-- Start of Records --

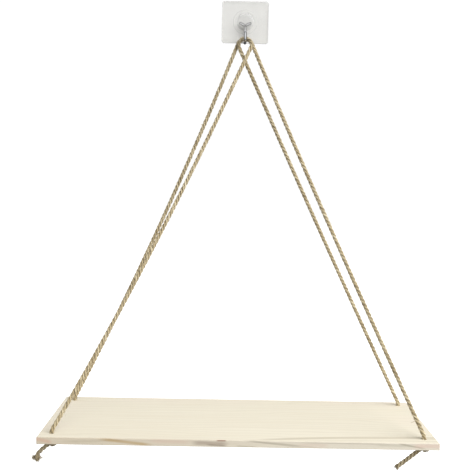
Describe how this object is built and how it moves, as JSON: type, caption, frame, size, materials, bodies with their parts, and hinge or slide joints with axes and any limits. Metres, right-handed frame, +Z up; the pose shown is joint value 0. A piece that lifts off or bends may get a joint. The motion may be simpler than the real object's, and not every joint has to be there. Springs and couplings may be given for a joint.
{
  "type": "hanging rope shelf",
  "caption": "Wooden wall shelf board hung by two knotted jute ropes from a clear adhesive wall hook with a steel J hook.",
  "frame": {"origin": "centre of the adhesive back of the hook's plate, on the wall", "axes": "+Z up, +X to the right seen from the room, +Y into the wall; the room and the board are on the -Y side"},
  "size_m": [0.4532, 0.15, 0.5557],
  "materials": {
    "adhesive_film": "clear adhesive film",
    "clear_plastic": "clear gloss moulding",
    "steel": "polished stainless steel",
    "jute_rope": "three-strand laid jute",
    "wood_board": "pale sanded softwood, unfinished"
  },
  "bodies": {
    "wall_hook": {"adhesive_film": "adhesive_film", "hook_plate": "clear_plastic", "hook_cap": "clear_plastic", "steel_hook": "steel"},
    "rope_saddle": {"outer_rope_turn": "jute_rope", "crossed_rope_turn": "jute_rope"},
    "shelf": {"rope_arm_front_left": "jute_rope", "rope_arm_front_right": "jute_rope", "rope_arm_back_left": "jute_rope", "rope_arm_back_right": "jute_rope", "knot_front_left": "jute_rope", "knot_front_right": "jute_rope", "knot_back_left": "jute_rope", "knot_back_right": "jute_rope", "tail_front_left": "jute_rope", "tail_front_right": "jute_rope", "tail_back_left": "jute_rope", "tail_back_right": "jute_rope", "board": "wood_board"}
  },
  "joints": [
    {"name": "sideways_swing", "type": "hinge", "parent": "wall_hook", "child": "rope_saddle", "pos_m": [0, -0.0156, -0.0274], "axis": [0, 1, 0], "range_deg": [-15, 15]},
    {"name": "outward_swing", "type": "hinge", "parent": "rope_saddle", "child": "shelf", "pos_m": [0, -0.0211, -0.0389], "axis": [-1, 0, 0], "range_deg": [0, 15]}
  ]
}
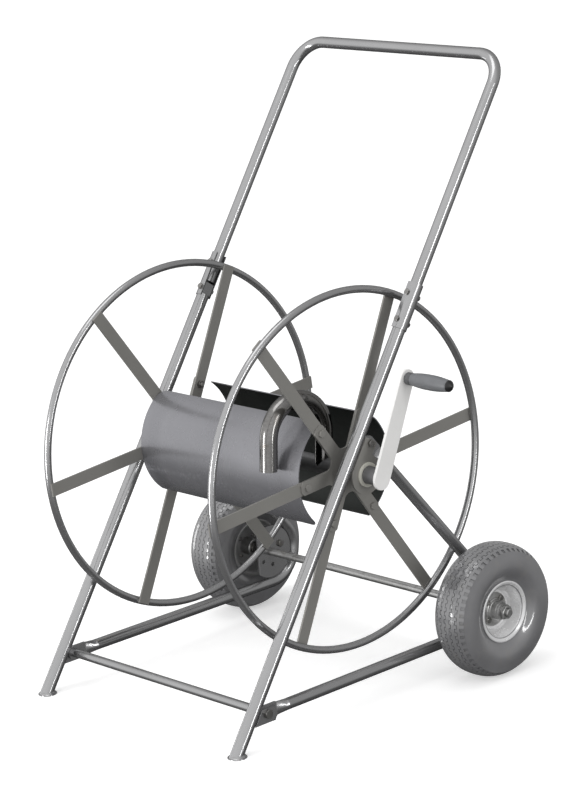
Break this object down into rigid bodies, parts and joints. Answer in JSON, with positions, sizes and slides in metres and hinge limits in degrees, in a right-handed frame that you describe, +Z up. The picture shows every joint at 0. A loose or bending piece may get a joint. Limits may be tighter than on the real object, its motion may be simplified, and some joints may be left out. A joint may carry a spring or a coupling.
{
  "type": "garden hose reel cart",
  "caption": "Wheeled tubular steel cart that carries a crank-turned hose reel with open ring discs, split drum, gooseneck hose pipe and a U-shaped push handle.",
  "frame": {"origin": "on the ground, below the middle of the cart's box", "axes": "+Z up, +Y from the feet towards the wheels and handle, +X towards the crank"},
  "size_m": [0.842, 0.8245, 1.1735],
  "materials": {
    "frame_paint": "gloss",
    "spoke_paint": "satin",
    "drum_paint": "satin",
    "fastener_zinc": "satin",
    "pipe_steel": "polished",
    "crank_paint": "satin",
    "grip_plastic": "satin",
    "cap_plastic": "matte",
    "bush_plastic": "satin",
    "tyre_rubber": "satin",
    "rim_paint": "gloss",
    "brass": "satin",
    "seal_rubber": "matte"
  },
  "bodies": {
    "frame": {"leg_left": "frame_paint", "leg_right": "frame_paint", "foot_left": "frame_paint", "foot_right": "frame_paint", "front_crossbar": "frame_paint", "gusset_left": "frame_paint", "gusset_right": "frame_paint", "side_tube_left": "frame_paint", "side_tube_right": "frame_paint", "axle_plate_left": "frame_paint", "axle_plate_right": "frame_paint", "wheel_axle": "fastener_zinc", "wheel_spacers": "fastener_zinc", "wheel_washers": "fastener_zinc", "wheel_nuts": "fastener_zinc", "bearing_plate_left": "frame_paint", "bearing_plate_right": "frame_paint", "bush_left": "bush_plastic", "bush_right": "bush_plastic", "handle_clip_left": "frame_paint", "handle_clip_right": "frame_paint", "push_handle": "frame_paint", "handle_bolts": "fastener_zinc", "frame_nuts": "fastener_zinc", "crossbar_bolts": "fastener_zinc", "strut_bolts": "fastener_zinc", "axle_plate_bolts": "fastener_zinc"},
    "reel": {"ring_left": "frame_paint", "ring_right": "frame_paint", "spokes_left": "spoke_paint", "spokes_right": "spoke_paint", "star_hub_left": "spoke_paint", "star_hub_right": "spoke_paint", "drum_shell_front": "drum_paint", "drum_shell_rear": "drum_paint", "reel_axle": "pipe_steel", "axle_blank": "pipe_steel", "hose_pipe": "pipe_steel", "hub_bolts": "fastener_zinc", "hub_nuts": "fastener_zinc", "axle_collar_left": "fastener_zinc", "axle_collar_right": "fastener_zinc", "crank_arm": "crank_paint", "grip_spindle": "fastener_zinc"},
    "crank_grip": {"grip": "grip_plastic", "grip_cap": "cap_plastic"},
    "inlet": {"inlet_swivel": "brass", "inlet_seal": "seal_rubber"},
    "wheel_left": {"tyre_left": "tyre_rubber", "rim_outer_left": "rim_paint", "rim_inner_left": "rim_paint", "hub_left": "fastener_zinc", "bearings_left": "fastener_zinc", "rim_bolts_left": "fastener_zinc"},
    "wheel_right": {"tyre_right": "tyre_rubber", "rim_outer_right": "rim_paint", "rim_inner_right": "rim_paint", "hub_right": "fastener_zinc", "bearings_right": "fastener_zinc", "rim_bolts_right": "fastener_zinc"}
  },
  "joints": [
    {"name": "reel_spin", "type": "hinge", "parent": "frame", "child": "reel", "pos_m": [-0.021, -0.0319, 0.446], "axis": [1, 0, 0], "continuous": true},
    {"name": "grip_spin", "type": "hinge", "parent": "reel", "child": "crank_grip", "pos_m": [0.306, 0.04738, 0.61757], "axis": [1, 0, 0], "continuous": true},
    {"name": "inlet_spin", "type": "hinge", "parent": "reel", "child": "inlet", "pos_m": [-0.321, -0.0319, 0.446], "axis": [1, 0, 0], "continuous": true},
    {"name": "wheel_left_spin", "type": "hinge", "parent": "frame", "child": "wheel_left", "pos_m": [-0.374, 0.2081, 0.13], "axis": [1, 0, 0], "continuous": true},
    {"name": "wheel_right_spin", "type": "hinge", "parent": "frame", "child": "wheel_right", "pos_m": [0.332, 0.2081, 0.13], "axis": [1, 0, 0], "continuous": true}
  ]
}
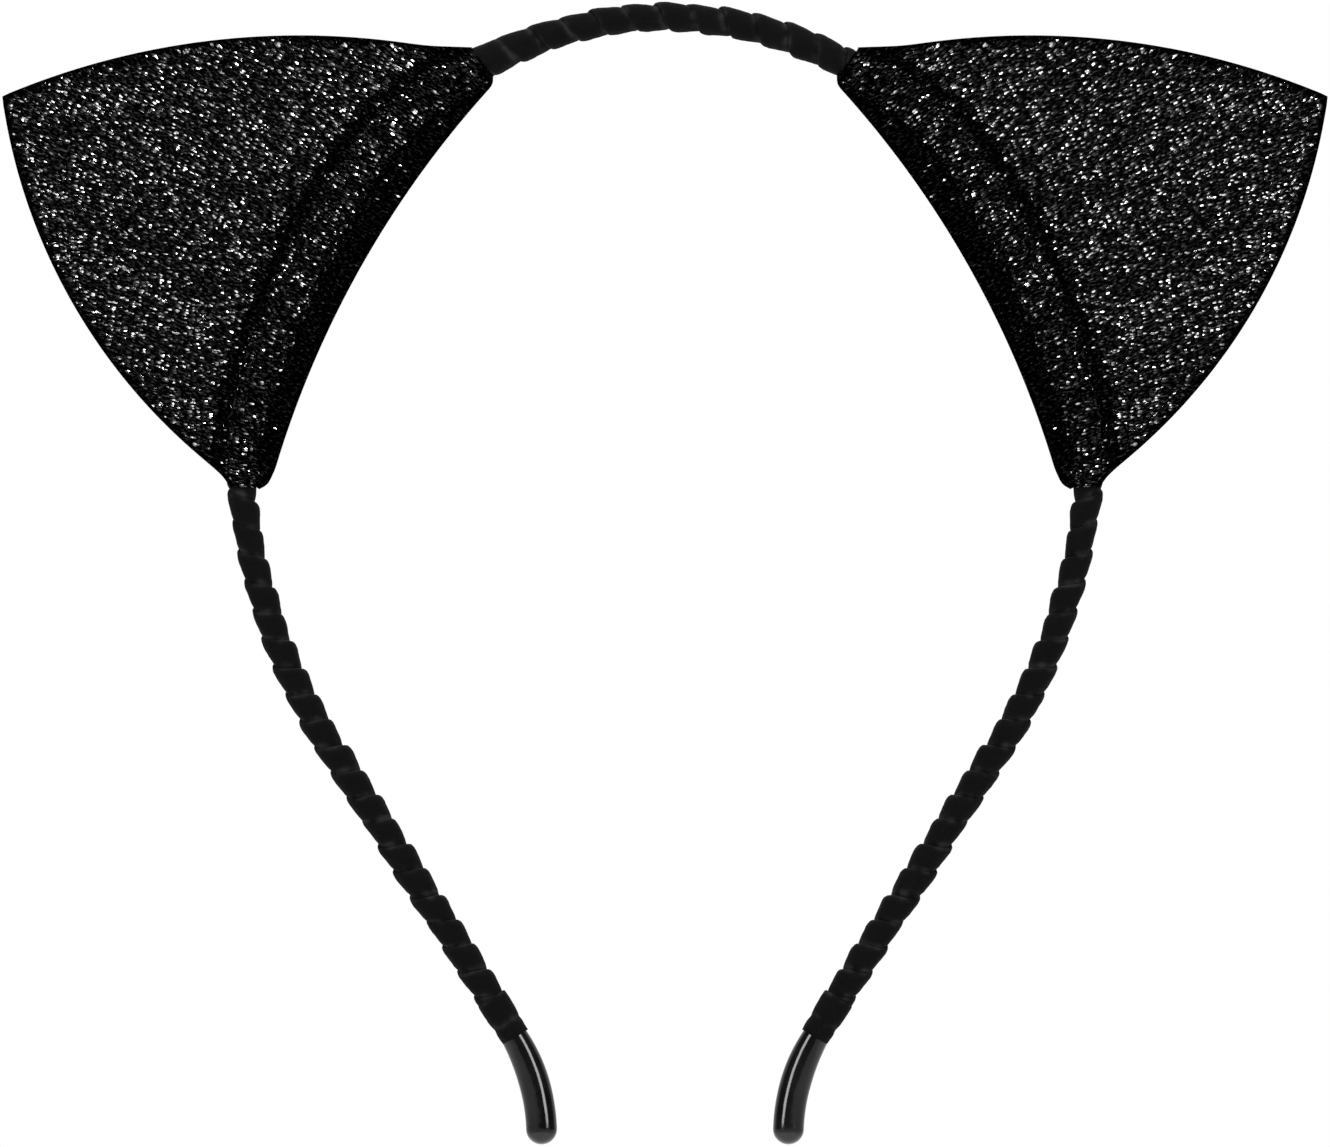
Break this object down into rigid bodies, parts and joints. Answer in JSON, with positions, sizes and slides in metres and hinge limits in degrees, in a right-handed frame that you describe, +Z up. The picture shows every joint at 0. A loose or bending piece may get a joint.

-- End of Records --

Description of the task: All of the entries must be quoted exactly; please include each one.

Task output:
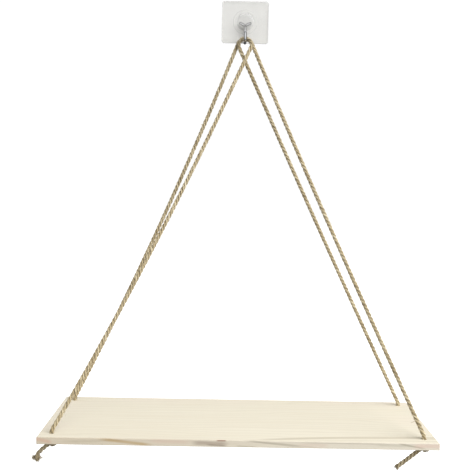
Describe how this object is built and how it moves, as JSON: type, caption, frame, size, materials, bodies with their parts, and hinge or slide joints with axes and any limits. Metres, right-handed frame, +Z up; the pose shown is joint value 0. A piece that lifts off or bends may get a joint. The motion may be simpler than the real object's, and not every joint has to be there. Springs and couplings may be given for a joint.
{
  "type": "hanging rope shelf",
  "caption": "Wooden wall shelf board hung by two knotted jute ropes from a clear adhesive wall hook with a steel J hook.",
  "frame": {"origin": "centre of the adhesive back of the hook's plate, on the wall", "axes": "+Z up, +X to the right seen from the room, +Y into the wall; the room and the board are on the -Y side"},
  "size_m": [0.4532, 0.15, 0.5557],
  "materials": {
    "adhesive_film": "clear adhesive film",
    "clear_plastic": "clear gloss moulding",
    "steel": "polished stainless steel",
    "jute_rope": "three-strand laid jute",
    "wood_board": "pale sanded softwood, unfinished"
  },
  "bodies": {
    "wall_hook": {"adhesive_film": "adhesive_film", "hook_plate": "clear_plastic", "hook_cap": "clear_plastic", "steel_hook": "steel"},
    "rope_saddle": {"outer_rope_turn": "jute_rope", "crossed_rope_turn": "jute_rope"},
    "shelf": {"rope_arm_front_left": "jute_rope", "rope_arm_front_right": "jute_rope", "rope_arm_back_left": "jute_rope", "rope_arm_back_right": "jute_rope", "knot_front_left": "jute_rope", "knot_front_right": "jute_rope", "knot_back_left": "jute_rope", "knot_back_right": "jute_rope", "tail_front_left": "jute_rope", "tail_front_right": "jute_rope", "tail_back_left": "jute_rope", "tail_back_right": "jute_rope", "board": "wood_board"}
  },
  "joints": [
    {"name": "sideways_swing", "type": "hinge", "parent": "wall_hook", "child": "rope_saddle", "pos_m": [0, -0.0156, -0.0274], "axis": [0, 1, 0], "range_deg": [-15, 15]},
    {"name": "outward_swing", "type": "hinge", "parent": "rope_saddle", "child": "shelf", "pos_m": [0, -0.0211, -0.0389], "axis": [-1, 0, 0], "range_deg": [0, 15]}
  ]
}
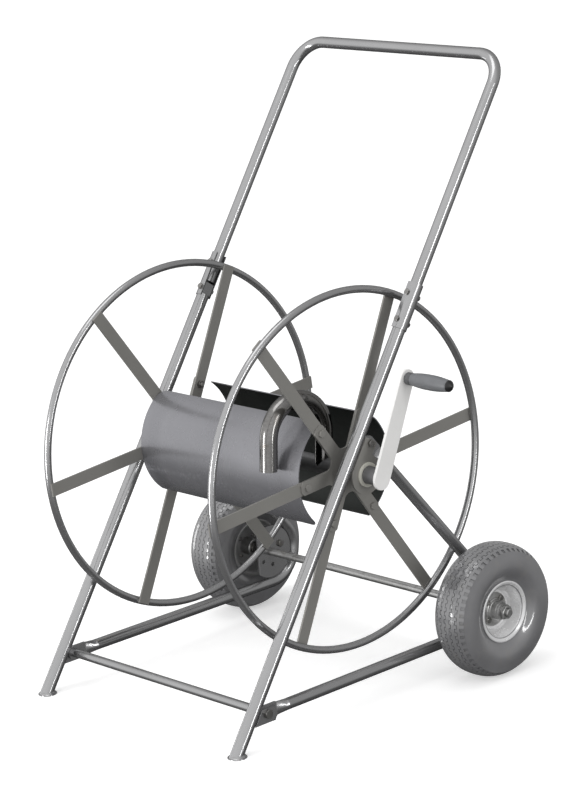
Break this object down into rigid bodies, parts and joints. Answer in JSON, with positions, sizes and slides in metres and hinge limits in degrees, in a right-handed frame that you describe, +Z up. The picture shows every joint at 0. A loose or bending piece may get a joint. Limits may be tighter than on the real object, its motion may be simplified, and some joints may be left out. A joint may carry a spring or a coupling.
{
  "type": "garden hose reel cart",
  "caption": "Wheeled tubular steel cart that carries a crank-turned hose reel with open ring discs, split drum, gooseneck hose pipe and a U-shaped push handle.",
  "frame": {"origin": "on the ground, below the middle of the cart's box", "axes": "+Z up, +Y from the feet towards the wheels and handle, +X towards the crank"},
  "size_m": [0.842, 0.8245, 1.1735],
  "materials": {
    "frame_paint": "gloss",
    "spoke_paint": "satin",
    "drum_paint": "satin",
    "fastener_zinc": "satin",
    "pipe_steel": "polished",
    "crank_paint": "satin",
    "grip_plastic": "satin",
    "cap_plastic": "matte",
    "bush_plastic": "satin",
    "tyre_rubber": "satin",
    "rim_paint": "gloss",
    "brass": "satin",
    "seal_rubber": "matte"
  },
  "bodies": {
    "frame": {"leg_left": "frame_paint", "leg_right": "frame_paint", "foot_left": "frame_paint", "foot_right": "frame_paint", "front_crossbar": "frame_paint", "gusset_left": "frame_paint", "gusset_right": "frame_paint", "side_tube_left": "frame_paint", "side_tube_right": "frame_paint", "axle_plate_left": "frame_paint", "axle_plate_right": "frame_paint", "wheel_axle": "fastener_zinc", "wheel_spacers": "fastener_zinc", "wheel_washers": "fastener_zinc", "wheel_nuts": "fastener_zinc", "bearing_plate_left": "frame_paint", "bearing_plate_right": "frame_paint", "bush_left": "bush_plastic", "bush_right": "bush_plastic", "handle_clip_left": "frame_paint", "handle_clip_right": "frame_paint", "push_handle": "frame_paint", "handle_bolts": "fastener_zinc", "frame_nuts": "fastener_zinc", "crossbar_bolts": "fastener_zinc", "strut_bolts": "fastener_zinc", "axle_plate_bolts": "fastener_zinc"},
    "reel": {"ring_left": "frame_paint", "ring_right": "frame_paint", "spokes_left": "spoke_paint", "spokes_right": "spoke_paint", "star_hub_left": "spoke_paint", "star_hub_right": "spoke_paint", "drum_shell_front": "drum_paint", "drum_shell_rear": "drum_paint", "reel_axle": "pipe_steel", "axle_blank": "pipe_steel", "hose_pipe": "pipe_steel", "hub_bolts": "fastener_zinc", "hub_nuts": "fastener_zinc", "axle_collar_left": "fastener_zinc", "axle_collar_right": "fastener_zinc", "crank_arm": "crank_paint", "grip_spindle": "fastener_zinc"},
    "crank_grip": {"grip": "grip_plastic", "grip_cap": "cap_plastic"},
    "inlet": {"inlet_swivel": "brass", "inlet_seal": "seal_rubber"},
    "wheel_left": {"tyre_left": "tyre_rubber", "rim_outer_left": "rim_paint", "rim_inner_left": "rim_paint", "hub_left": "fastener_zinc", "bearings_left": "fastener_zinc", "rim_bolts_left": "fastener_zinc"},
    "wheel_right": {"tyre_right": "tyre_rubber", "rim_outer_right": "rim_paint", "rim_inner_right": "rim_paint", "hub_right": "fastener_zinc", "bearings_right": "fastener_zinc", "rim_bolts_right": "fastener_zinc"}
  },
  "joints": [
    {"name": "reel_spin", "type": "hinge", "parent": "frame", "child": "reel", "pos_m": [-0.021, -0.0319, 0.446], "axis": [1, 0, 0], "continuous": true},
    {"name": "grip_spin", "type": "hinge", "parent": "reel", "child": "crank_grip", "pos_m": [0.306, 0.04738, 0.61757], "axis": [1, 0, 0], "continuous": true},
    {"name": "inlet_spin", "type": "hinge", "parent": "reel", "child": "inlet", "pos_m": [-0.321, -0.0319, 0.446], "axis": [1, 0, 0], "continuous": true},
    {"name": "wheel_left_spin", "type": "hinge", "parent": "frame", "child": "wheel_left", "pos_m": [-0.374, 0.2081, 0.13], "axis": [1, 0, 0], "continuous": true},
    {"name": "wheel_right_spin", "type": "hinge", "parent": "frame", "child": "wheel_right", "pos_m": [0.332, 0.2081, 0.13], "axis": [1, 0, 0], "continuous": true}
  ]
}
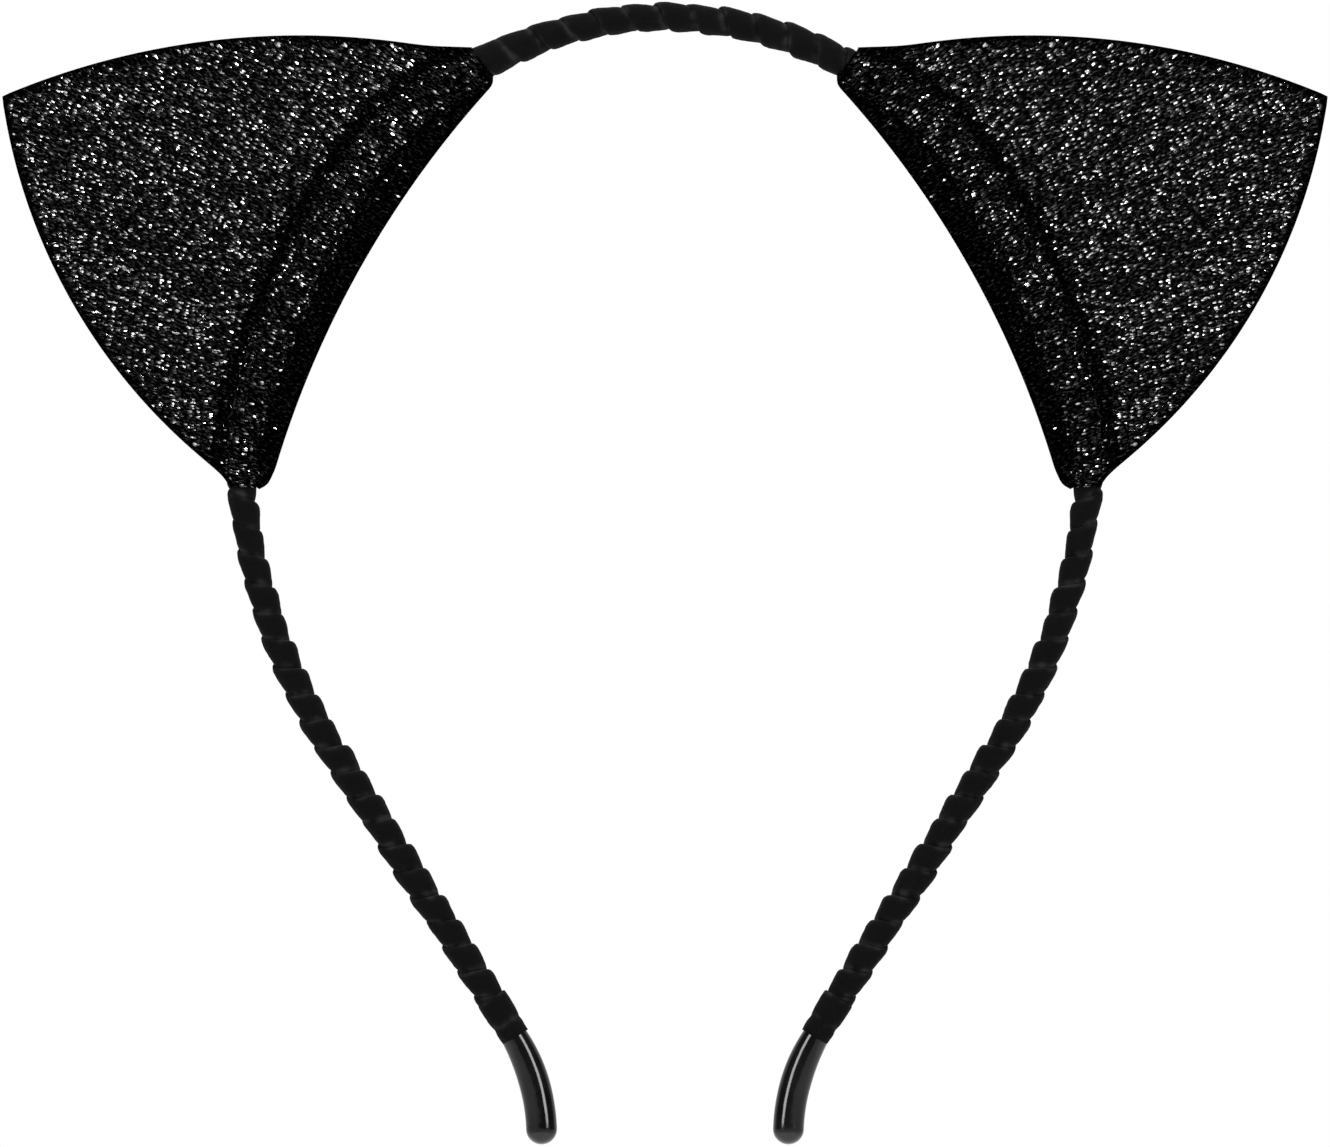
Break this object down into rigid bodies, parts and joints. Answer in JSON, with positions, sizes and slides in metres and hinge limits in degrees, in a right-handed frame that you describe, +Z up. The picture shows every joint at 0. A loose or bending piece may get a joint.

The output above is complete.